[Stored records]
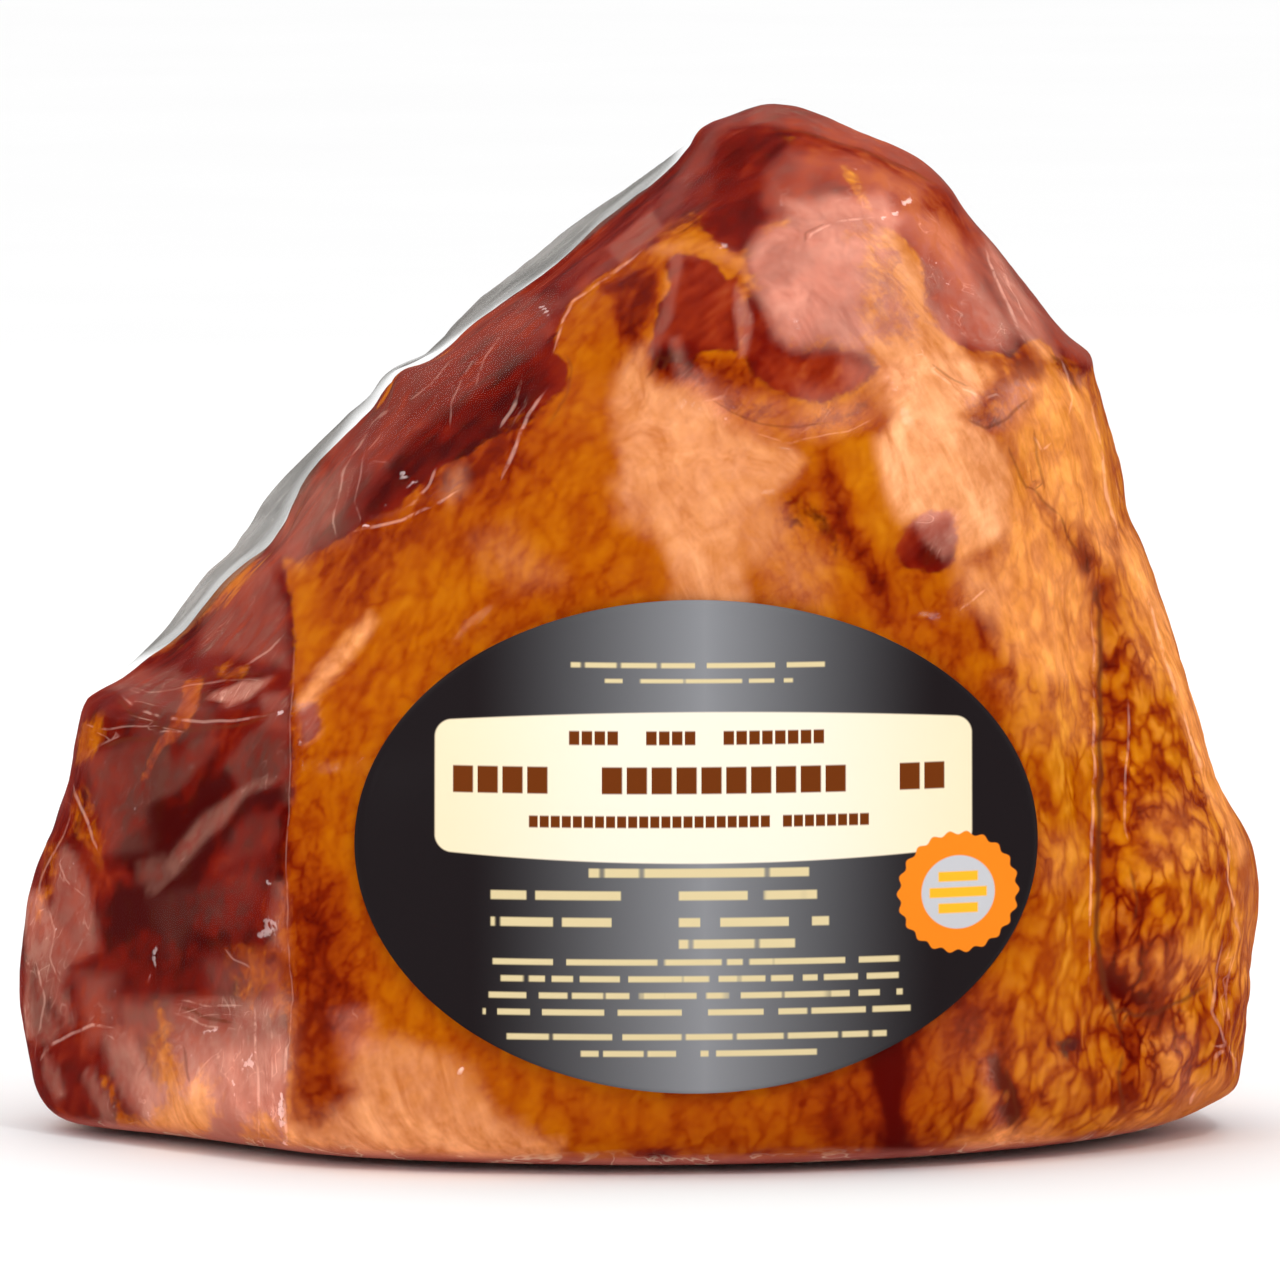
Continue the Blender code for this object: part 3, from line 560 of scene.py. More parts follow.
# How much darker and smokier a place is, or with a minus how much more honey-yellow
DEPTH_REGIONS = (
    ([(130, 690), (280, 680), (282, 960), (180, 980), (140, 940), (120, 860)], 26, 0.15),
    ([(404, 555), (450, 545), (472, 600), (430, 640), (400, 610)], 14, -0.09),
    ([(510, 520), (570, 520), (575, 562), (530, 566)], 12, -0.1),
    ([(690, 352), (745, 356), (772, 394), (740, 402), (690, 392)], 8, 0.16),
    ([(790, 112), (860, 126), (930, 160), (975, 215), (990, 262), (958, 250), (920, 205), (860, 176),
      (790, 152)], 9, -0.34),
    ([(905, 205), (950, 215), (982, 262), (970, 282), (930, 240)], 9, -0.2),
    ([(790, 360), (850, 355), (872, 372), (850, 396), (800, 398)], 8, -0.26),
    ([(950, 362), (1045, 364), (1040, 402), (960, 396)], 9, 0.11),
    ([(840, 405), (886, 405), (880, 440), (845, 440)], 8, 0.12),
    ([(440, 524), (482, 524), (480, 558), (446, 558)], 10, 0.1),
    ([(296, 572), (400, 562), (400, 640), (300, 652)], 12, -0.12),
    ([(1085, 522), (1120, 522), (1126, 566), (1090, 566)], 8, 0.2),
    ([(1050, 534), (1086, 534), (1086, 562), (1054, 562)], 8, -0.14),
    ([(970, 608), (1004, 608), (1004, 648), (974, 648)], 9, 0.14),
    ([(974, 652), (1008, 656), (1008, 690), (976, 690)], 9, -0.12),
    ([(1010, 332), (1048, 336), (1044, 366), (1012, 364)], 8, 0.16),
    ([(894, 1040), (930, 1034), (926, 1090), (900, 1096)], 9, 0.18),
    ([(1030, 1060), (1075, 1060), (1075, 1100), (1030, 1100)], 12, 0.08),
    ([(1120, 900), (1160, 900), (1160, 1080), (1120, 1080)], 12, 0.1),
    ([(915, 1068), (966, 1068), (972, 1172), (920, 1172)], 9, 0.1),
    ([(800, 570), (850, 560), (870, 600), (830, 610)], 10, -0.1),
    ([(120, 930), (165, 940), (170, 1010), (120, 1010)], 10, -0.08),
    ([(440, 450), (500, 430), (534, 418), (526, 460), (490, 492), (440, 505), (400, 525)], 16, 0.28),
    ([(290, 850), (312, 860), (330, 900), (345, 940), (352, 990), (342, 1035), (325, 1060), (345, 1100),
      (342, 1150), (300, 1165), (290, 1000)], 18, 0.3),
    ([(780, 1080), (860, 1062), (905, 1010), (960, 962), (992, 990), (960, 1040), (905, 1064), (904, 1100),
      (915, 1170), (870, 1185), (830, 1145)], 18, 0.22),
    ([(866, 1040), (895, 1045), (905, 1100), (914, 1180), (878, 1184), (886, 1110)], 8, 0.55),
    ([(636, 1160), (668, 1148), (690, 1190), (636, 1190)], 9, 0.5),
    ([(995, 1058), (1010, 1075), (1022, 1110), (1031, 1155), (1015, 1158), (1004, 1110)], 6, 0.5),
    ([(1050, 1040), (1080, 1034), (1087, 1050), (1065, 1063)], 6, 0.4),
    ([(880, 562), (905, 572), (960, 580), (982, 640), (960, 690), (900, 640), (868, 592)], 16, 0.06),
    ([(826, 452), (842, 470), (852, 510), (880, 560), (900, 600), (888, 612), (860, 572), (838, 530),
      (826, 490)], 5, 0.22),
    ([(1040, 470), (1060, 500), (1088, 545), (1104, 590), (1098, 600), (1076, 560), (1050, 520),
      (1034, 490)], 6, 0.2),
    ([(985, 422), (1012, 410), (1040, 388), (1046, 396), (1020, 422), (990, 432)], 5, 0.3),
    ([(833, 498), (850, 530), (880, 580), (902, 622), (880, 624), (850, 582), (828, 540)], 9, 0.12),
    ([(785, 490), (815, 486), (830, 510), (850, 560), (835, 562), (810, 524), (786, 532), (772, 520)], 8,
      0.0),
    ([(1084, 556), (1100, 590), (1118, 620), (1128, 700), (1128, 780), (1125, 850), (1136, 900),
      (1141, 940), (1115, 950), (1104, 900), (1100, 800), (1101, 700), (1097, 620)], 7, 0.09),
    ([(1100, 960), (1140, 960), (1150, 1000), (1130, 1016), (1105, 1000)], 9, 0.2),
    ([(1180, 900), (1215, 860), (1235, 900), (1220, 950), (1180, 950)], 16, -0.05),
    ([(1030, 700), (1100, 690), (1098, 980), (1040, 990), (1050, 860)], 22, -0.17),
    ([(1130, 560), (1150, 600), (1170, 680), (1140, 720), (1120, 640)], 12, -0.02),
    ([(940, 650), (975, 640), (1010, 690), (1030, 760), (1040, 860), (1034, 860), (1010, 760), (970, 690)],
      14, 0.12),
    ([(600, 520), (640, 520), (660, 560), (650, 590), (610, 570), (580, 560)], 14, -0.02),
    ([(470, 580), (560, 560), (620, 590), (560, 610), (480, 640)], 18, 0.04),
    ([(1000, 1150), (1120, 1050), (1150, 1060), (1150, 1120), (1040, 1160)], 22, -0.02),
    ([(1110, 560), (1180, 700), (1250, 860), (1250, 960), (1130, 960), (1106, 760)], 20, -0.04),
    ([(1110, 900), (1180, 900), (1200, 1000), (1180, 1100), (1120, 1110), (1108, 1000)], 18, 0.09),
    ([(1050, 780), (1064, 860), (1010, 940), (960, 980), (950, 940), (1010, 880), (1040, 820)], 14, 0.1),
    ([(1000, 1030), (1080, 980), (1090, 1040), (1060, 1100), (1020, 1090)], 12, -0.06),
    ([(960, 1000), (1010, 1000), (1020, 1050), (980, 1070), (950, 1050)], 14, 0.14),
    ([(880, 640), (1000, 640), (1010, 700), (940, 700)], 14, -0.02),
    ([(300, 540), (380, 512), (404, 536), (384, 600), (330, 640)], 14, 0.22),
    ([(603, 282), (622, 270), (640, 262), (654, 275), (650, 300), (643, 320), (634, 350), (618, 338),
      (610, 310)], 6, 0.38),
    ([(766, 170), (790, 150), (830, 150), (870, 160), (930, 180), (925, 200), (880, 206), (840, 208),
      (800, 202), (776, 216), (764, 200)], 10, -0.24),
    ([(886, 210), (915, 204), (940, 216), (962, 250), (986, 290), (1010, 320), (1020, 346), (990, 346),
      (955, 332), (935, 290), (915, 245)], 9, -0.3),
    ([(300, 560), (360, 530), (460, 500), (540, 440), (575, 320), (600, 300), (616, 330), (608, 400),
      (614, 490), (560, 560), (460, 620), (380, 600), (310, 640)], 25, -0.01),
    ([(834, 430), (862, 420), (880, 470), (900, 520), (902, 552), (860, 522), (836, 470)], 8, -0.2),
    ([(1090, 400), (1112, 430), (1120, 520), (1104, 520), (1098, 450)], 6, -0.2),
    ([(645, 240), (664, 212), (712, 200), (704, 226), (745, 250), (766, 286), (735, 264), (700, 246)], 7,
      -0.1),
    ([(296, 760), (350, 750), (350, 860), (320, 870), (300, 840)], 20, 0.02),
    ([(700, 1110), (830, 1112), (820, 1150), (700, 1170)], 20, 0.12),
    ([(222, 764), (205, 792), (160, 812), (115, 846), (106, 868), (130, 874), (165, 850), (205, 812),
      (226, 790)], 6, 0.3),
    ([(284, 790), (240, 810), (214, 850), (190, 880), (150, 895), (130, 930), (98, 955), (94, 908),
      (120, 885), (160, 890), (200, 845), (240, 802), (272, 788)], 7, 0.32),
    ([(95, 905), (150, 888), (168, 930), (160, 1000), (120, 1004), (90, 965)], 12, 0.16),
    ([(495, 360), (530, 345), (545, 372), (520, 405), (480, 425), (450, 438), (462, 400)], 8, 0.2),
    ([(402, 440), (430, 425), (452, 440), (425, 465), (390, 500), (358, 516), (366, 484)], 8, 0.3),
    ([(672, 160), (740, 118), (760, 130), (752, 180), (760, 215), (740, 245), (700, 222), (668, 225),
      (655, 205)], 9, 0.1),
    ([(745, 126), (800, 122), (860, 141), (920, 167), (952, 187), (977, 232), (986, 280), (1002, 300),
      (1022, 335), (1032, 352), (1008, 337), (980, 305), (962, 252), (936, 202), (900, 182), (850, 162),
      (800, 142), (750, 142)], 6, 0.05),
    ([(664, 262), (690, 250), (715, 262), (740, 300), (735, 352), (700, 352), (668, 340)], 8, -0.2),
    ([(745, 310), (770, 318), (805, 350), (860, 350), (880, 372), (850, 396), (780, 390), (748, 360)], 8,
      -0.14),
    ([(280, 700), (289, 720), (287, 860), (276, 900), (270, 860), (280, 800)], 5, 0.12),
    ([(646, 350), (668, 344), (690, 366), (700, 380), (668, 378), (650, 372)], 6, 0.4),
)

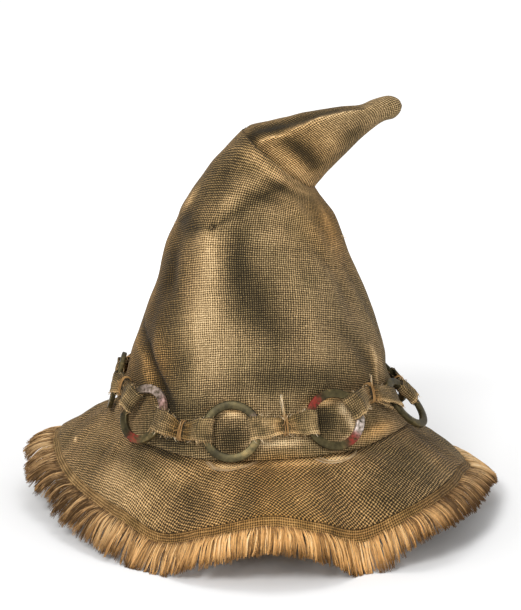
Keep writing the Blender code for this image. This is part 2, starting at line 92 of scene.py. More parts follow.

Task description → Tally how many lines of the material contain the word "parts". The answer must be the number and nothing else.

The reply → 2